You’ve been looking at the back of your eyelids for some time now - the song acting as a soundtrack to that impalpable dance of color and light which you see as you push against your them. After a few minutes of fast-paced melancholy, the song transitions into a section with a slowed tempo and lowered pitches. This emotional valence is different - heavier, slower, and more honest. Small streams of water escape the corners of your eyes, and your field of vision becomes slowly disassociated from your eye sockets. Eventually you notice yourself sliding towards the stream of water running down the corner of your left eye. The stream of water becomes a cold river, and you become a rubber floating tube - you can no longer see, or hear, or feel, or think. 


After an indistinct amount of non-time, you wake up in the body of a young adult woman - freshly 20 years old with shaggy brown hair, and wearing a fitted black mini-dress. You notice adult thoughts like “I need to schedule an appointment with my gastroenterologist” and “why am I so horny right now?”. You’re in a room with white walls, fluorescent tube lighting, and shag carpet - you’re reading a thick leather-bound book. You feel anxious, but excited to have something to do.


    So what is modernism? Modernism refers to an art movement in the 20th century, positioning itself as a radical split from the expectations of popular culture - it explores a range of themes, like innovation, hybridity, and industrialization. Modernism is indistinct - it doesn’t describe a particular entity, but a collection of practices and occurrences, which influence each other within a diffused network. Modernism, as we know it today, wasn’t described until the mid 20th century, further driving home the point that it’s a way of thinking about things rather than a distinct thing in of itself.


    In Marcel Duchamp’s essay “The Great Trouble with Art in This Country”, he describes the pitfalls of traditional artmaking, and talks about how his artwork relates and contrasts to that of several Modernist art movements - Cubism, Futurism, Impressionism, and of course Dadaism - which he describes as "a way to get out of a state of mind—to avoid being influenced by one’s immediate environment, or by the past: to get away from cliches—to get free".

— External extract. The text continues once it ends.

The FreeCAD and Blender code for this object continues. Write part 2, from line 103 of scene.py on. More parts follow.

    The constructivist view contrasts this greatly, in it’s proposition of the incompatibility between knowledge-making and art-making - In Alexander Rodchenko and Vavra Stepanova’s Program of the Productivist Group they break down their ideology into two components: “a) Proving by word and deed the incompatibility of artistic activity and intellectual production / b) The real participation of intellectual production as an equivalent element”. Their attitude succinctly expressed later, with the statement: “Down with art. / Love live technic.”

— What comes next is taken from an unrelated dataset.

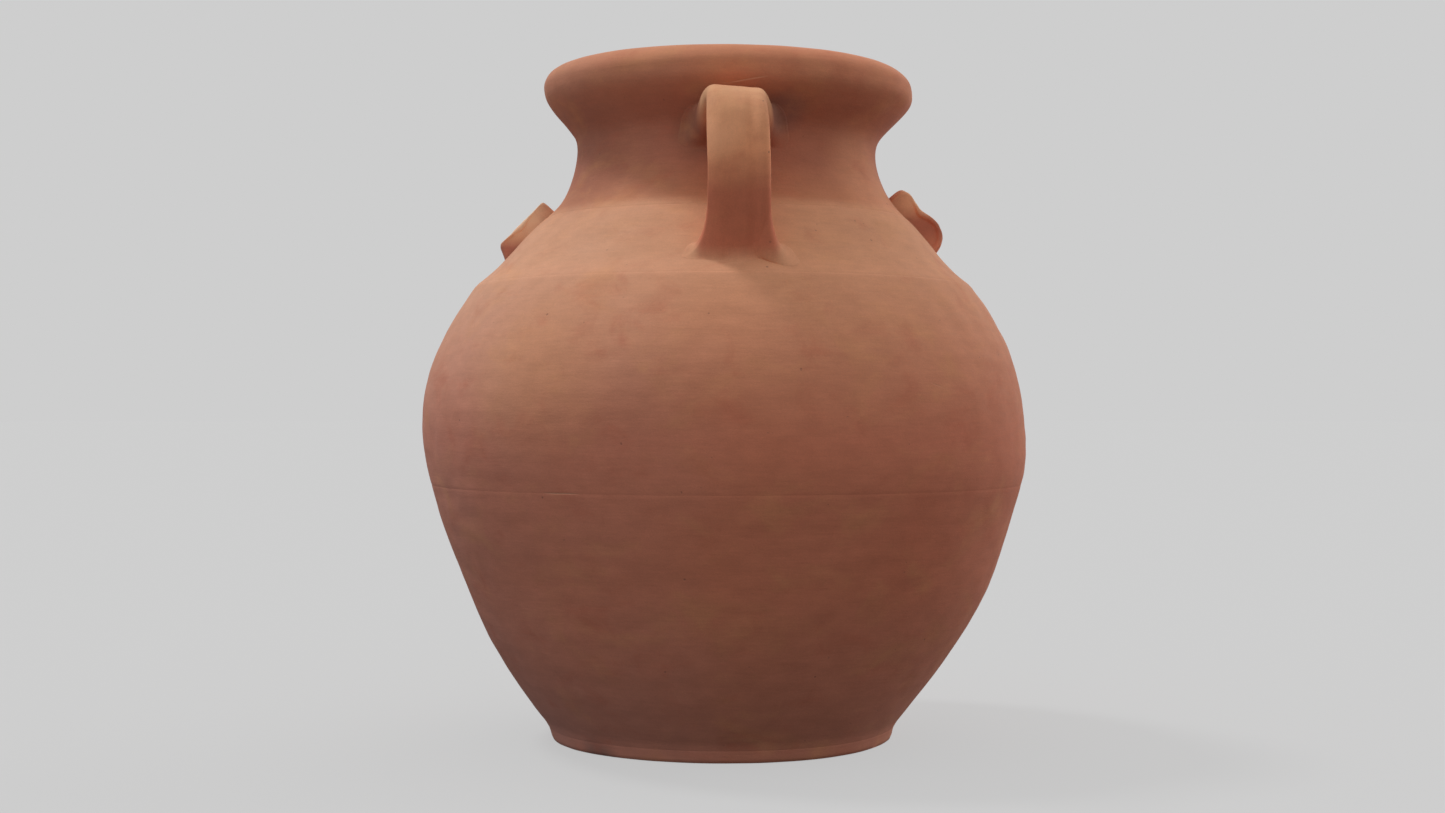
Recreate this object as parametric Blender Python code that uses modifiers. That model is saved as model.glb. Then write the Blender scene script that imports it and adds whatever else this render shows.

    “Cannibalism alone unites us. Socially. Economically. Philosophically.” - This is the first line of Oswald de Andrade’s 1928 essay the Cannibalist Manifesto. The last two paragraphs references texts which are canonized within Western Modernism, while this one exists within the context of Brazilian Modernism - a movement which was in conversation with the latter, while critiquing the false narrative of Europe as the primary source for artistic innovation. Through an anachronistic and poetic style of writing, the author explores the idea of cannibalism - that being a term to refer to the transmogification of the physical and cultural byproducts of colonialism into forms which can give a platform to the oppressed. 

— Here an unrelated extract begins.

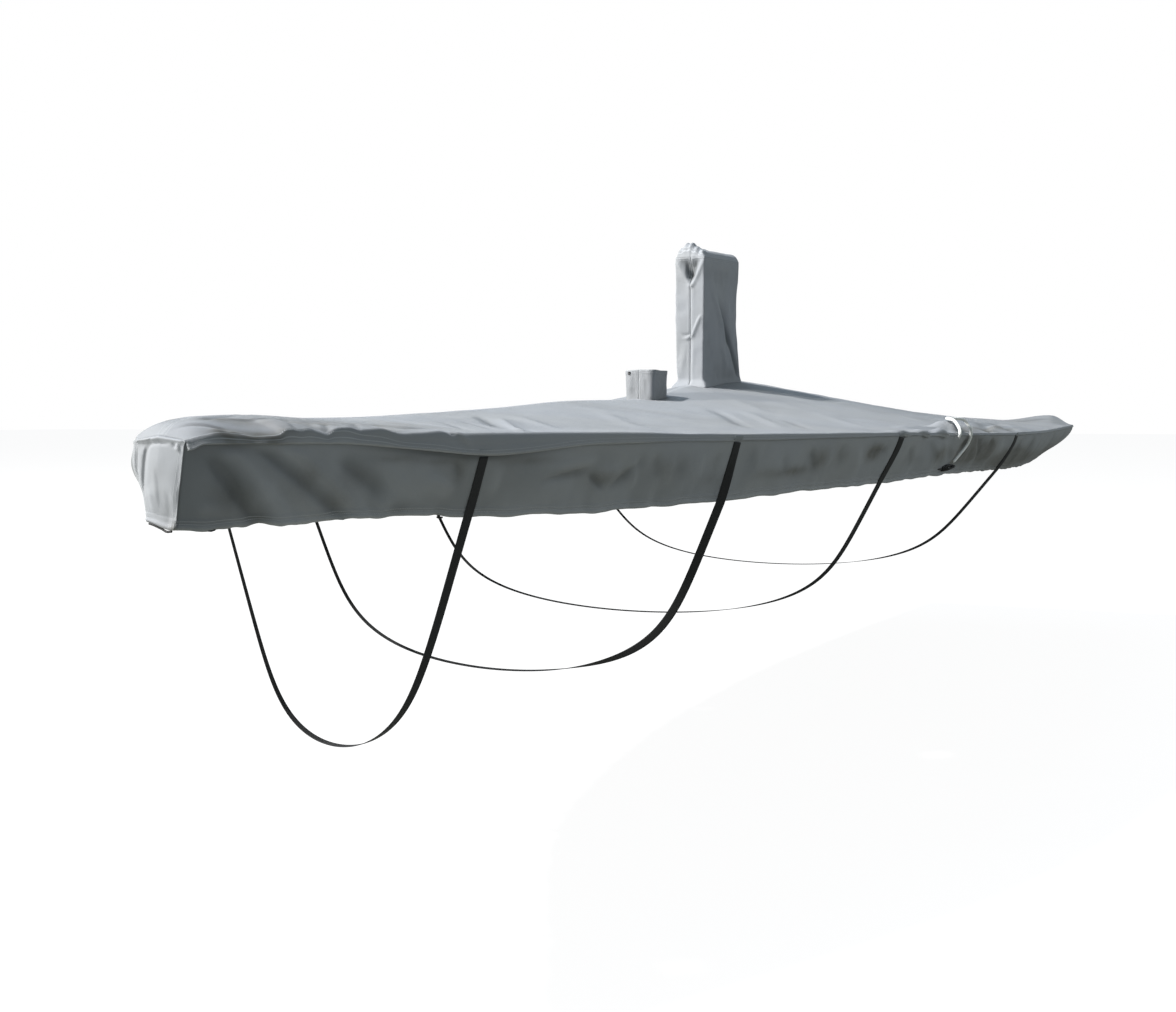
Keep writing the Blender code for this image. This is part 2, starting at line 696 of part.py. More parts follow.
def make_tie(material, collection):
    """The cord that draws the cloth in round the port side stay."""
    route = [to_frame(aft, out, height, -1) for aft, out, height in TIE_ROUTE]
    return tube("shroud_tie", smooth_route(route, 2.4 * TIE_DIAMETER), TIE_DIAMETER, material, collection)


def make_tie_knot(material, collection):
    """The black knot at the hem that the tie comes out of."""
    bm = bmesh.new()
    bmesh.ops.create_uvsphere(bm, u_segments=10, v_segments=7, radius=0.5)
    bmesh.ops.scale(bm, vec=KNOT_SIZE, verts=bm.verts)
    obj = add_object("tie_knot", bm, material, collection)
    obj.location = to_frame(*KNOT_PLACE, -1)
    obj.rotation_euler = (0.0, math.radians(KNOT_LEAN[0]), -math.radians(KNOT_LEAN[1]))
    return obj


def make_hem_cord(name, aft, length, stand, material, collection):
    """A short stretch of the hem's draw cord that shows below the skirt on the port side."""
    points = []
    for n in range(5):
        place = aft + length * (n / 4.0 - 0.5)
        out = skirt_out(place, 1.0) + fold_lift(place, 1.0, PORT_FOLDS) + stand
        sag = 0.002 * math.sin(math.pi * n / 4.0)
        points.append(to_frame(place, out, skirt_height(place, 1.0) - 0.0010 - sag, -1))
    return tube(name, points, HEM_CORD_DIAMETER, material, collection, resolution=1)


def make_nose_cord(material, collection):
    """The bunched draw cord at the foot of the nose panel."""
    half = section("breadth", 0.0) - section("tuck", 0.0)
    low = section("gunwale", 0.0) - section("drop", 0.0) - 0.0026
    points = []
    for n in range(9):
        across = n / 8.0
        sag = 0.003 * math.sin(3.0 * math.pi * across)
        points.append(Vector((-0.006 - LENGTH / 2.0, half * (0.85 - 1.7 * across), low - abs(sag))))
    return tube("hem_cord_nose", points, HEM_CORD_DIAMETER, material, collection, resolution=1)


def make_collar_snap(material, collection):
    """The small press stud at the collar's rim."""
    bm = bmesh.new()
    bmesh.ops.create_cone(bm, cap_ends=True, segments=10, radius1=0.0065, radius2=0.005, depth=0.004)
    obj = add_object("collar_snap", bm, material, collection)
    front = COLLAR["front"] - LENGTH / 2.0
    obj.location = (front - 0.0036, 0.038, COLLAR["rim"] - 0.012)
    obj.rotation_euler = (0.0, math.radians(-90.0), 0.0)
    return obj


def build():
    clear_scene()
    cover = new_collection("boat_cover")
    cloth = finish_material("cover_cloth", CLOTH_GREY, 0.75)
    webbing = finish_material("strap_webbing", WEBBING_BLACK, 0.6)
    tab = finish_material("tab_webbing", TAB_GREY, 0.7)
    cord = finish_material("tie_cord", CORD_WHITE, 0.6)
    black_cord = finish_material("black_cord", WEBBING_BLACK, 0.5)
    stud = finish_material("snap_stud", STUD_BLACK, 0.3)
    for side, folds in ((-1, PORT_FOLDS), (1, STARBOARD_FOLDS)):
        make_top(side, cloth, cover)
        make_skirt(side, folds, cloth, cover)
        for row in STRAPS:
            make_tab(row, side, tab, cover)
    make_end_panel("nose_panel", 0.0, -1, 8, 8, 0.016, cloth, cover)
    make_end_panel("stern_panel", LENGTH, 1, 20, 5, 0.025, cloth, cover)
    make_collar(cloth, cover)
    make_collar_snap(stud, cover)
    make_hood_wall(cloth, cover)
    make_hood_top(cloth, cover)
    for row in STRAPS:
        make_strap(row, webbing, cover)
    make_tie(cord, cover)
    make_tie_knot(black_cord, cover)
    make_nose_cord(black_cord, cover)
    make_hem_cord("hem_cord_bow", 0.065, 0.022, 0.0031, black_cord, cover)
    make_hem_cord("hem_cord_fore", 0.605, 0.018, 0.0032, black_cord, cover)


build()
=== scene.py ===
# %% [markdown]
# # A fitted cloth cover for a small keelboat
#
# The cover closes a boat's deck while the mast stays up. Its top rises to a ridge and rolls over the
# gunwale, a skirt hangs from the roll, a collar stands round the mast and a tall hood stands over the
# lifted keel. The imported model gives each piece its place; this notebook gives each one its look.
# Units are metres: X runs aft, Y to starboard and Z up, and the origin is at gunwale level amidships.

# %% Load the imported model
import math

import bpy
import numpy as np
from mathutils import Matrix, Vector


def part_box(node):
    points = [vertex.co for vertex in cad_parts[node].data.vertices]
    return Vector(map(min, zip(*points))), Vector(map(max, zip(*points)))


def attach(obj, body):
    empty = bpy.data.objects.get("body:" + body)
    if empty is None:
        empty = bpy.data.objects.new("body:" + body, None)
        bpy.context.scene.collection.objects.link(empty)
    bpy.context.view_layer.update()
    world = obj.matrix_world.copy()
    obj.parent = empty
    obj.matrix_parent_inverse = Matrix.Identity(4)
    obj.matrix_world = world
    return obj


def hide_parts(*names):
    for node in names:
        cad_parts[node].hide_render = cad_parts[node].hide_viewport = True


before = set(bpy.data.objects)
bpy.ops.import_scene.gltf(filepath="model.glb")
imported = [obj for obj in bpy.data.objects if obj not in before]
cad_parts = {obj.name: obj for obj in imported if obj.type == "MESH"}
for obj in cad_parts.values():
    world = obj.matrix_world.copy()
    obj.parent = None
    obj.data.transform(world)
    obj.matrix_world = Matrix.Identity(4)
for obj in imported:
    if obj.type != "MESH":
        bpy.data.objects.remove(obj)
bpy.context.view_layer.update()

# %% [markdown]
# ## The camera
# A camera is an eye point, a direction and a lens. The eye stands ahead of the bow on the port side,
# a little above the gunwale, and looks along the hull. The lens is given in pixels of the render and
# turned into millimetres for a 36 mm sensor, so the framing stays the same at any render size.

# %% Camera
def put_in_scene(name, data):
    """A new object that is linked to the scene."""
    made = bpy.data.objects.new(name, data)
    bpy.context.scene.collection.objects.link(made)
    return made


IMAGE_WIDTH = 1176
FOCAL_PIXELS = 1500.0
HORIZON_ABOVE_MIDDLE = 89.0
SENSOR_WIDTH = 36.0
EYE = Vector((-6.284, -2.195, 0.049))
YAW = math.radians(25.0)
PITCH = math.atan(HORIZON_ABOVE_MIDDLE / FOCAL_PIXELS)

lens = bpy.data.cameras.new("studio_camera")
lens.sensor_fit = "HORIZONTAL"
lens.sensor_width = SENSOR_WIDTH
lens.lens = FOCAL_PIXELS / IMAGE_WIDTH * SENSOR_WIDTH
lens.clip_end = 300.0
camera = put_in_scene("studio_camera", lens)
camera.location = EYE
gaze = Vector((math.cos(YAW) * math.cos(PITCH), math.sin(YAW) * math.cos(PITCH), -math.sin(PITCH)))
camera.rotation_euler = gaze.to_track_quat("-Z", "Y").to_euler()
bpy.context.scene.camera = camera
print("lens", round(lens.lens, 2), "mm")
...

    These disparate examples of modernist thought make it clear just how wide of an umbrella Modernism is. Despite their differences, these artistic philosophies are in deep conversation with one another, and each share the goal of radical innovation.


    When researching and conversing about Modernism, I can’t help but question the value of art in a broader cultural context - I know that art history is entwined with much of modern popular culture, and that everything has trickle-down effects on everything else, and that every part of culture has value for just existing even if it doesn’t have tangible utility - but I would like to propose that the ways of thinking associated with experimental art, much of which being entwined with histories of modernism, have a radical potential when applied to external contexts like your process and perspective of everyday life.


Over months of reading, you watch the words in your leather-bound book deconstruct - they become abstract symbols, and then they become colors, and then they become feelings. Each feeling is distinct; the sensation of wearing wet socks, the feeling of peanut butter sticking to the roof of your mouth, the smell of hydrangea, or the feeling of dehydration. After some practice, these feelings become experiences in combination; playing with your dog in the park, pulling an all-nighter to write an essay, swimming in a lake.


After an impossible amount of time, you reach the end of the book - the final experience denoted is that of a four-year-old with a surplus of energy and a head of dirty-blonde hair - she sits cross-legged, drifting back and forth, and chews on a small oak stick. With a gentle smile, you close the book, and in front of you appears a piece of dirty glass and a butter knife - without hesitation, you rub the butter knife against the glass, and it produces a sound that you’ve never heard before.